The first set of global guidelines for veterinary dentistry
has been launched by the World Small Animal Veterinary Association to support veterinarians around the world in
improving recognition of dental disease and providing a
higher standard of dental care to patients.
The WSAVA says it hopes the guidelines will help to
bridge what it perceives as a significant gap in veterinary
education globally and to encourage a greater emphasis on
dentistry in the veterinary curriculum.
The ‘global dental guidelines’ include information and
images of oral anatomy and common pathology, as well as
best practice recommendations for oral examinations and
an ‘easily implementable’ dental health scoring system.
Evidence-based guidance on periodontal therapy,
radiology and dental extractions is also included, with
details of minimum equipment recommendations. A
key theme is the WSAVA’s rejection of anaesthesia-free
dentistry, which it describes as ineffective and a cause of
unnecessary stress and suffering to patients.

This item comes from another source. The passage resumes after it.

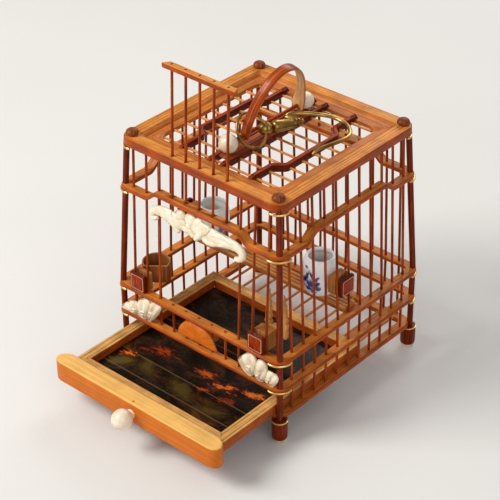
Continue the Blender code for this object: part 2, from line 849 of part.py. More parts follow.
def add_door():
    middle = -wall_at(cap_low + cap_height / 2)
    cap = add_box("door_grille", (-cap_half_length, middle - cap_depth / 2, cap_low),
                  (cap_half_length, middle + cap_depth / 2, cap_low + cap_height), dark_bamboo, cap_bevel)
    door_bar_foot = carving_level - (carving_up + carving_down) * door_bar_share
    bars = add_wires("door_bars", [door_run(k, door_bar_foot, cap_low + cap_height / 2)
                                   for k in range(-door_half, door_half + 1)], bar_diameter, None, 1)
    add_boolean(cap, bars, "UNION")
    smooth(cap)
    top_shares = ((0, 1.0), (0.10, 0.90), (0.20, 1.0), (0.34, 0.80), (0.46, 0.95), (0.62, 0.70),
                  (0.76, 0.86), (0.90, 0.62), (0.98, 0.20), (1.0, -0.30))
    low_shares = ((0.99, -0.80), (0.92, -1.0), (0.86, -0.78), (0.84, -0.30), (0.72, 0.0), (0.56, -0.30),
                  (0.38, -0.62), (0.26, -0.88), (0.20, -0.60), (0.10, -0.95), (0, -1.0))
    half = [(carving_half * x, (carving_up if y > 0 else carving_down) * y)
            for x, y in top_shares + low_shares]
    outline = half + [(-x, y) for x, y in reversed(half[1:-1])]
    carving = add_plate("door_carving", [outline], carving_thickness, bone,
                        (0, -wall_at(carving_level), carving_level), leaning_front)
    add_boolean(carving, door_bar_holes)
    clasp_bars = add_wires("clasp_bars", [door_run((door_half + 1) * sign, lean_start, frame_low) for sign in (-1, 1)],
                           hole_diameter, None, 1)
    add_boolean(carving, clasp_bars)


def add_drawer():
    frame = add_box("tray_frame", (-tray_half, tray_front, tray_low), (tray_half, tray_back, tray_high),
                    golden_bamboo, tray_bevel)
    inner = tray_half - tray_wall
    hole = add_box("tray_hollow", (-inner, tray_front + tray_wall, tray_low - overrun),
                   (inner, tray_back - tray_wall, tray_high + overrun))
    add_boolean(frame, hole)
    fit = tray_wall + clearance
    add_box("tray_bottom", (-inner + clearance, tray_front + fit, tray_low),
            (inner - clearance, tray_back - fit, tray_low + sheet_thickness), tortoiseshell)
    front = panel_back - panel_thickness
    shares = ((0.0, 0.0), (0.80, 0.28), (1.0, 0.60), (0.60, 0.92), (0.10, 1.0))
    swell = panel_half - panel_back_half
    half = [(panel_back_half + swell * x, panel_back - panel_thickness * y) for x, y in shares]
    outline = half + [(-x, y) for x, y in reversed(half)]
    panel = add_plate("drawer_panel", [outline], panel_high - panel_low, golden_bamboo,
                      (0, 0, (panel_low + panel_high) / 2))
    add_bevel(panel, panel_bevel)
    pin_place = front + pin_hole_inset
    pin = add_wires("pin_hole", [[(0, pin_place, panel_high - pin_hole_depth),
                                  (0, pin_place, panel_high + overrun)]], pin_hole_diameter)
    add_boolean(panel, pin)
    radius = knob_diameter / 2
    neck = knob_neck / 2
    reach = knob_reach
    steps = 9
    start = math.asin(neck / radius)
    profile = []
    for step in range(steps + 1):
        angle = (math.pi - start) * step / steps
        profile.append((radius * math.sin(angle), reach + radius * math.cos(angle)))
    profile += [(neck, 0), (0, 0)]
    knob = add_turned("drawer_knob", profile, bone, (0, front - clearance, knob_level), facing_front,
                      sides=20)
    smooth(knob)


def add_perch():
    half = wall_half - bar_diameter / 2 - perch_end_gap
    low = lower_high + clearance
    perch = add_box("perch", (-half, perch_front, low), (half, perch_back, low + perch_thickness), pale_bamboo)
    width = (perch_back - perch_front) / (perch_grooves + 1)
    for index in range(perch_grooves):
        y = perch_front + width * (index + 1)
        groove = add_box("perch_groove_" + str(index),
                         (-half - overrun, y - groove_width / 2, low + perch_thickness - groove_depth),
                         (half + overrun, y + groove_width / 2, low + perch_thickness + overrun))
        add_boolean(perch, groove)


def add_holders():
    """Square plaques outside the bars and the blocks they are pegged to inside."""
    out = wall_half + bar_diameter / 2 + clearance
    low = lower_high + clearance
    for name, sign, depth in (("front_left", -1, scoop_block_depth), ("front_right", 1, fork_block_depth)):
        x = sign * front_holder_place
        lean = wall_at(low + plaque_size)
        add_box("plaque_" + name, (x - plaque_size / 2, -out - plaque_thickness, low),
                (x + plaque_size / 2, -out, low + plaque_size), mahogany, plaque_bevel)
        back = lean - bar_diameter / 2 - clearance
        add_box("block_" + name, (x - block_width / 2, -back, low),
                (x + block_width / 2, -back + depth, low + block_height), pale_bamboo)
    low, high = side_holder_level - plaque_size / 2, side_holder_level + plaque_size / 2
    near = wall_at(low) + bar_diameter / 2 + clearance
    back = wall_at(high) - bar_diameter / 2 - clearance
    y0, y1 = side_holder_place - plaque_size / 2, side_holder_place + plaque_size / 2
    for name, sign in (("left", -1), ("right", 1)):
        xs = sorted((sign * near, sign * (near + plaque_thickness)))
        add_box("plaque_" + name, (xs[0], y0, low), (xs[1], y1, high), mahogany, plaque_bevel)
        cup, size = ((left_cup_centre, left_cup_diameter) if sign < 0
                     else (right_cup_centre, right_cup_diameter))
        xs = sorted((sign * back, cup[0] + sign * (size / 2 + clearance)))
        add_box("block_" + name, (xs[0], y0, low), (xs[1], y1, low + block_height), pale_bamboo)


def add_cups():
    for name, centre, diameter in (("porcelain_cup_left", left_cup_centre, left_cup_diameter),
                                   ("porcelain_cup_right", right_cup_centre, right_cup_diameter)):
        radius = diameter / 2
        height = cup_high - cup_low
        mouth, foot = radius * cup_mouth_share, radius * cup_foot_share
        inner = radius - 2 * cup_wall
        profile = [(0, cup_wall), (foot - cup_wall, 2 * cup_wall)]
        profile += [(inner, height * share) for share in cup_inside_shares]
        profile += [(mouth - cup_wall / 2, height), (mouth + cup_wall / 2, height)]
        profile += [(radius * across, height * up) for across, up in cup_outside_shares]
        profile += [(foot, 0), (0, 0)]
        cup = add_turned(name, profile, porcelain, (*centre, cup_low), sides=20)
        smooth(cup)
    low = lower_high + clearance + scoop_wall / 2
    steps = 18

    def outline(inset):
        radius = scoop_radius - inset
        reach = math.acos((scoop_chord - inset) / radius)
        points = []
        for step in range(steps + 1):
            angle = scoop_facing + reach + (2 * math.pi - 2 * reach) * step / steps
            points.append((radius * math.cos(angle), radius * math.sin(angle)))
        return points

    cup = add_plate("scoop_cup", [outline(0)], scoop_height, pale_bamboo,
                    (*scoop_centre, low + scoop_height / 2))
    inside = add_plate("scoop_hollow", [outline(scoop_wall)], scoop_height, None,
                       (*scoop_centre, low + scoop_floor + scoop_height / 2))
    add_boolean(cup, inside)


def add_fork():
    y = -wall_at(lower_high + block_height) + bar_diameter / 2 + clearance + fork_block_depth + clearance
    middle = (fork_left + fork_right) / 2
    half = (fork_right - fork_left) / 2
    right = [(0, fork_base_high - fork_wear * 2), (half - prong_width, fork_base_high),
             (half - prong_width + prong_tip, (fork_base_high + fork_high) / 2),
             (half - prong_width / 2 - prong_tip, fork_high), (half - prong_width / 2 + prong_tip, fork_high),
             (half - fork_wear, (fork_base_high + fork_high) / 2), (half, fork_base_high),
             (half, fork_low + fork_wear), (half - fork_wear, fork_low)]
    outline = [(middle - x, z) for x, z in reversed(right)] + [(middle + x, z) for x, z in right[1:]]
    add_plate("fork", [outline], fork_thickness, pale_bamboo, (0, y + fork_thickness / 2, 0), facing_front)


def add_plaque_and_carvings():
    out = wall_half + bar_diameter / 2 + clearance
    inside = wall_half - bar_diameter / 2 - clearance
    arc = [math.pi / 2 * step / 6 for step in range(7)]
    height = moon_high - moon_low
    right = [(moon_flat + (moon_half - moon_flat) * math.sin(angle), moon_low + height * math.cos(angle))
             for angle in arc]
    outline = right + [(-x, z) for x, z in reversed(right)]
    add_plate("half_moon_plaque", [outline], moon_thickness, lacquered_bamboo,
              (0, -out - moon_thickness / 2, 0), facing_front)
    round_top = [(moon_block_radius * math.cos(math.pi * step / 12),
                  moon_low + moon_block_radius * math.sin(math.pi * step / 12)) for step in range(13)]
    add_plate("half_moon_block", [round_top], moon_block_depth, pale_bamboo,
              (0, -inside + moon_block_depth / 2, 0), facing_front)
    front = wall_half + post_diameter / 2 + clearance + corner_carving_thickness / 2
    top_shares = ((0.0, 0.10), (0.06, 0.50), (0.22, 0.72), (0.40, 0.80), (0.46, 0.70), (0.52, 0.95),
                  (0.68, 1.0), (0.74, 0.86), (0.82, 0.98), (0.96, 0.88), (1.0, 0.55))
    low_shares = ((0.96, 0.16), (0.84, 0.0), (0.70, 0.10), (0.62, 0.0), (0.50, 0.12), (0.36, 0.0),
                  (0.18, 0.10), (0.08, 0.0))
    length = corner_carving_out - corner_carving_in
    low = strip_high + clearance
    for name, sign in (("left", -1), ("right", 1)):
        outline = [(sign * (corner_carving_out - length * x), low + corner_carving_height * z)
                   for x, z in top_shares + low_shares]
        add_plate("corner_carving_" + name, [outline], corner_carving_thickness, bone, (0, -front, 0),
                  facing_front)


add_posts_and_feet()
add_rails()
add_grilles()
add_base()
add_top_frame()
spine_top = add_roof()
handle, axle_level = add_handle(spine_top)
build_handle_pivot(handle, axle_level)
add_hook()
add_door()
add_drawer()
add_perch()
add_holders()
add_cups()
add_fork()
add_plaque_and_carvings()
print("axle level", round(axle_level, 5), "spine top", round(spine_top, 5), "cap low", round(cap_low, 5))
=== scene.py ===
import math
import bmesh
import bpy
import numpy as np
from mathutils import Matrix, Vector


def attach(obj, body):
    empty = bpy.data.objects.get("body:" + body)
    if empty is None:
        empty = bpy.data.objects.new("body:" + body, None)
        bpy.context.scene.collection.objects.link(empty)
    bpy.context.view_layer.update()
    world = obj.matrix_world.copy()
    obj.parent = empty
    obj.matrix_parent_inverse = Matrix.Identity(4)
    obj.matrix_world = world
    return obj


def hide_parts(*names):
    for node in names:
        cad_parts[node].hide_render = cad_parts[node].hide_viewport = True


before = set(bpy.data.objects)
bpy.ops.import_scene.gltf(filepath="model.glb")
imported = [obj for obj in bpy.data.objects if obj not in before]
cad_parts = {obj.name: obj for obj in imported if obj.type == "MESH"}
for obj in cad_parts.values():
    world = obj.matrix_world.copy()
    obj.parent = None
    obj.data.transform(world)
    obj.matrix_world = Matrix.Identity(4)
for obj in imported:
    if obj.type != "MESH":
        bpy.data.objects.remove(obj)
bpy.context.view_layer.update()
scene = bpy.context.scene
print("frame loaded:", len(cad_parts), "nodes")

# Everything below is set out in mm about the middle of the cage, which stands this far behind the origin
middleY = 27.35
cage = {
    "wallHalf": 50.0, "lean": 0.042, "leanStart": 47.0, "pitch": 100 / 12, "barRadius": 0.65,
    "barLow": 15.5, "frontLow": 30.4, "barTop": 122.6, "shortTop": 47.3, "postRadius": 1.5,
    "postLean": 0.0486, "slideHole": 0.95,
}


def wallAt(z, lean="lean"):
    # distance of a wall's middle plane, or a post's middle line, from the cage's middle at height z
    return cage["wallHalf"] - cage[lean] * np.maximum(0, np.asarray(z, float) - cage["leanStart"])


def columns(*parts):
    # numbers and arrays side by side, as the last axis
    return np.stack(np.broadcast_arrays(*parts), -1)


def around(sides):
    return np.arange(sides) * 2 * np.pi / sides


def quarter(steps):
    return np.linspace(0, np.pi / 2, steps)


def eased(share):
    # smooth step from 0 to 1
    share = np.clip(share, 0, 1)
    return share * share * (3 - 2 * share)


def unit(vectors):
    return vectors / np.maximum(np.linalg.norm(vectors, axis=-1, keepdims=True), 1e-9)


def loopLengths(points, closed=False):
    # running length along a list of points, with the closing step as well when it is closed
    ring = np.vstack([points, points[:1]]) if closed else points
    return np.concatenate([[0], np.cumsum(np.linalg.norm(np.diff(ring, axis=0), axis=1))])


def turnZ(points, turns):
    # quarter turns about the cage's upright middle line
    c, s = ((1, 0), (0, 1), (-1, 0), (0, -1))[turns]
    x, y = points[..., 0], points[..., 1]
    return np.concatenate([columns(x * c - y * s, x * s + y * c), points[..., 2:]], -1)


def smoothLine(points, perSpan=6, closed=False):
    # A curve through every point: the cubic whose slope at a point runs parallel to its two neighbours.
    points = np.asarray(points, float)
    if closed:
        before, here = np.roll(points, 1, 0), points
        there, after = np.roll(points, -1, 0), np.roll(points, -2, 0)
    else:
        before = np.vstack([2 * points[:1] - points[1:2], points[:-2]])
        here, there = points[:-1], points[1:]
        after = np.vstack([points[2:], 2 * points[-1:] - points[-2:-1]])
    t = (np.arange(perSpan) / perSpan)[None, :, None]
    before, here, there, after = (p[:, None] for p in (before, here, there, after))
    curve = 0.5 * (2 * here + (there - before) * t + (2 * before - 5 * here + 4 * there - after) * t ** 2
                   + (3 * here - before - 3 * there + after) * t ** 3)
    curve = curve.reshape(-1, points.shape[1])
    return curve if closed else np.vstack([curve, points[-1:]])


def skin(points, wrapRows=False, u=None, v=None, tone=0.0, uStart=0.0):
    # A closed skin over a grid of points (rows, columns, 3): quads between neighbours and flat ends.
    points = np.asarray(points, float)
    rows, count = points.shape[:2]
    u = loopLengths(points.mean(axis=1), wrapRows) if u is None else u
    v = loopLengths(points[rows // 2], True) if v is None else v
    grid = np.meshgrid(np.arange(rows if wrapRows else rows - 1), np.arange(count), indexing="ij")
    i, j = (index.ravel() for index in grid)
    below, beside = (i + 1) % rows, (j + 1) % count
    quads = columns(i * count + j, below * count + j, below * count + beside, i * count + beside)
    uv = np.stack([columns(u[i], v[j]), columns(u[i + 1], v[j]), columns(u[i + 1], v[j + 1]),
                   columns(u[i], v[j + 1])], 1)
    flat = points.reshape(-1, 3)
    a, b, c, d = (flat[quads[:, k]] for k in range(4))
    volume = (a * (np.cross(b, c) + np.cross(c, d))).sum()
    faces, uvs = quads.tolist(), list(uv)
    if not wrapRows:
        for row, order in ((0, -1), (rows - 1, 1)):
            ends = np.arange(row * count, (row + 1) * count)[::order]
            ring = flat[ends]
            volume += (ring[0] * np.cross(ring[1:-1], ring[2:])).sum()
            faces.append(ends.tolist())
            uvs.append(columns(u[row], np.linalg.norm(ring - ring.mean(axis=0), axis=1)))
    if volume < 0:
        faces = [face[::-1] for face in faces]
        uvs = [corner[::-1] for corner in uvs]
    tones = np.broadcast_to(np.asarray(tone, float), (rows, count)).ravel()
    return flat, faces, np.concatenate(uvs) + (uStart, 0), tones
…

Dr Brook Niemiec, a board-certified specialist in veterinary dentistry of the American and European
Veterinary Dental Colleges and a fellow of the Academy of
Veterinary Dentistry, said: “Dental, oral and maxillofacial
diseases are, by far, the most common medical conditions
in small animal veterinary medicine.
“They cause significant pain, as well as localised and
potentially systemic infection but, because pets rarely show
outward signs of disease, treatment is often delayed or not
performed with a corresponding impact on the welfare of
the patient. In developing the global dental guidelines, we
felt that the lack of perception of patient pain was a key
“Our committee members were also unanimous in their
opposition to anaesthesia-free dentistry. We believe that
anaesthesia is essential for the execution of any useful
dental procedure and this is a central recommendation of
the guidelines. To support it, we have provided a detailed
analysis of anaesthesia and pain management approaches.”